On 12/27/06, Uwe Dippel <[EMAIL PROTECTED]> wrote:
you put your test1 into an existing group; in your case staff,wheel; in
the example guest,staff,beer. It does work here, if I put nobody. But I
don't want nobody; since after some hundred it will complain of being too
long, and I did the whole thing ('nobody') originally only, to get it
working. In your case, I'd like
> $ sudo adduser -batch test1 test1 'Test User 1' \
> '$2a$06$kaLk/lPsfDpSibjO4frBf.WyoWOGY98illmMOL/bo6QsPTBmovsoC'
, if you understand what I mean. That is: test1 into its own group and
only into its own group. And I read man adduser surely 30 times up and
down; this is why I tried all those -group veriations, of which none
worked here (see original thread).

I take the example for more clarity:
adduser -batch falken nobody 'Prof. Falken' joshua
(is okay, like in man adduser)
adduser -batch falken falken 'Prof. Falken' joshua
Group ``falken'' does not exist

All right, I missed that subtlety. I can confirm the same behavior.

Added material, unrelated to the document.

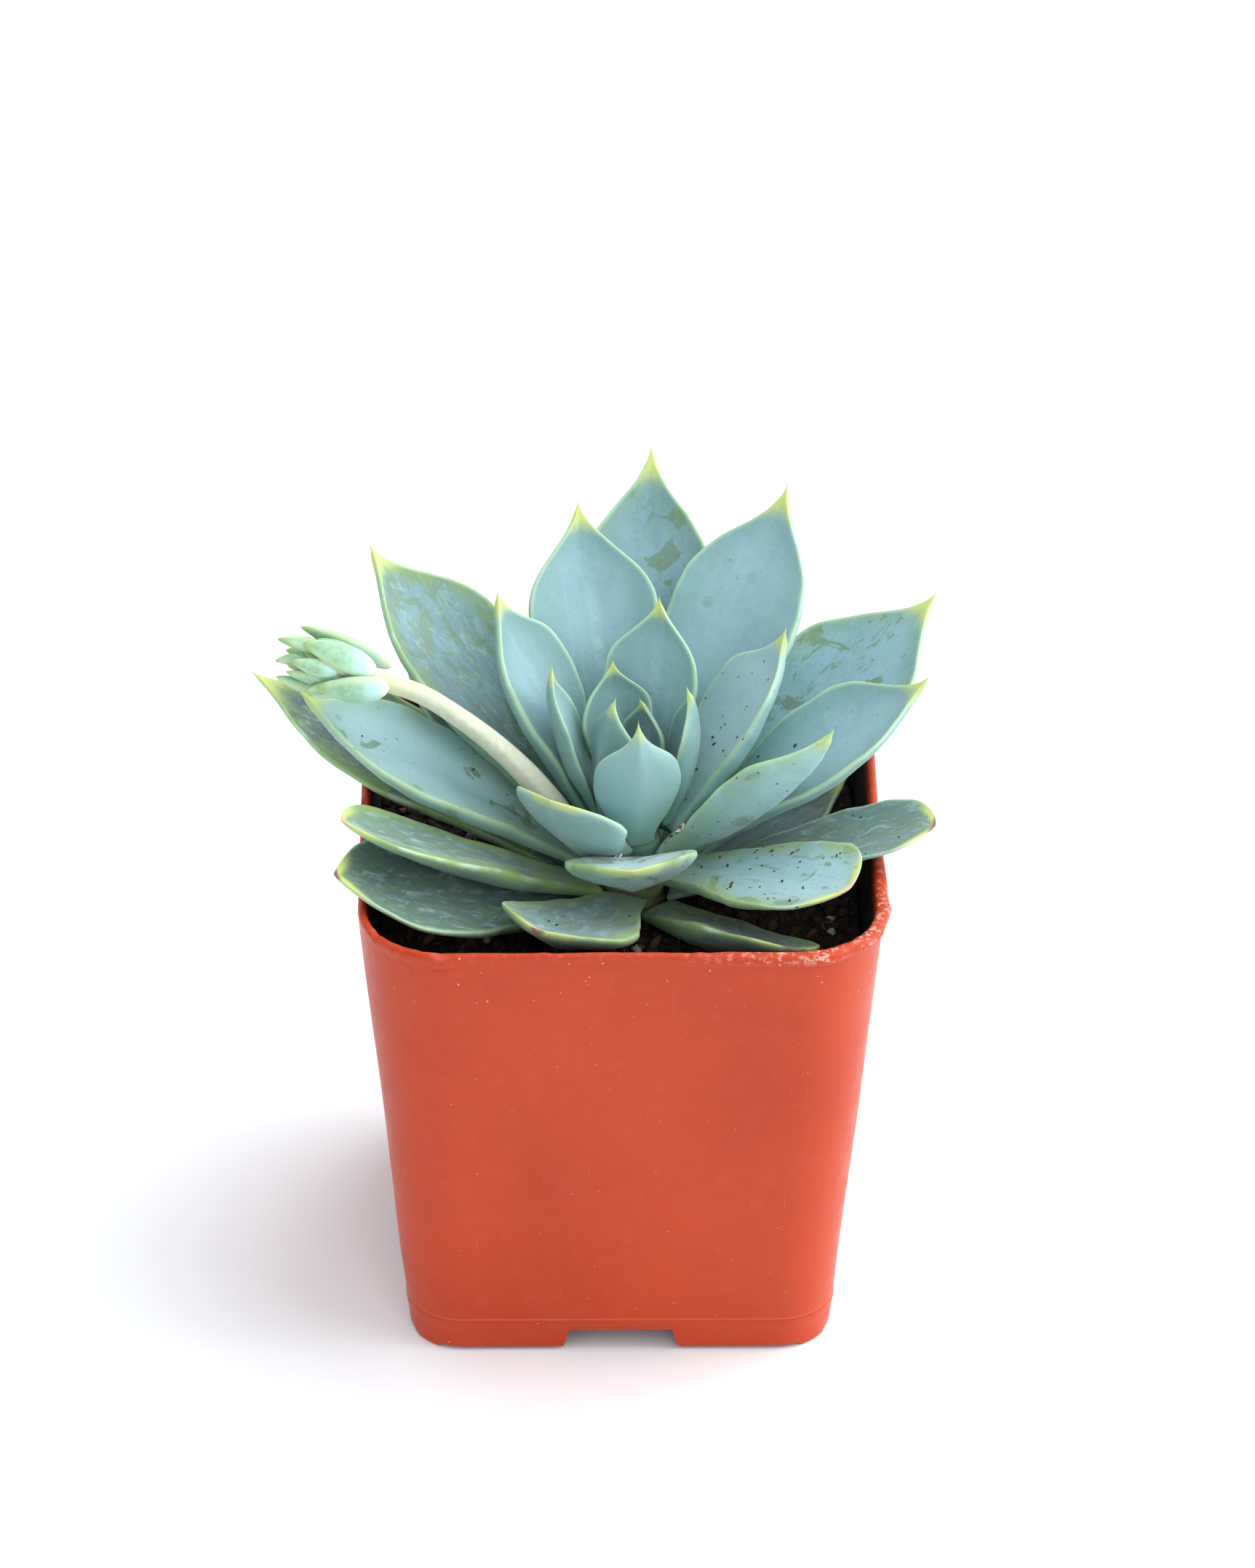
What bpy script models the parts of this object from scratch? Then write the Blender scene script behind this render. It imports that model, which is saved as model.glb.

# adduser -batch falken falken 'Prof. Falken' joshua
Group ``falken'' does not exist

But, adduser(8) states:

-group login_group
    Specify the default login group.  A value of USER means that the
    username is to be used as the login group.

So, this suggests that the -group option sets the _default_ login
group - I don't take that as meaning "a group setting for that
instance of creating a new user." I don't know (and perhaps I'm way
off here) if this means that -group can even be used with -batch.

At any rate, using them together fails for me:

# adduser -group USER -batch falken 'Prof. Falken' joshua
Group ``Prof.'' does not exist
Group ``Falken'' does not exist

adduser(8) also says that -group is for setting the default login
group, and that it does. If set to 'USER' it serves to put the new
user in a group that matches their user name if invoked as follows:

# adduser -batch falken
Added user ``falken''
# grep falken /etc/{passwd,group}
/etc/passwd:falken:*:1002:998::/home/falken:/bin/ksh
/etc/group:falken:*:998:

...but tagging the full name and password information onto the above
command fails all the same. Maybe someone else can confirm if it is
possible to use adduser in batch mode to add a user to non-existent
groups somehow, whether or not the -group option is what it takes.

That said, useradd(8) does much of what you want, and allows the
specifying of a (new, too) primary group with '-g=uid'. It is of
course very similar to adduser(8) in batch mode.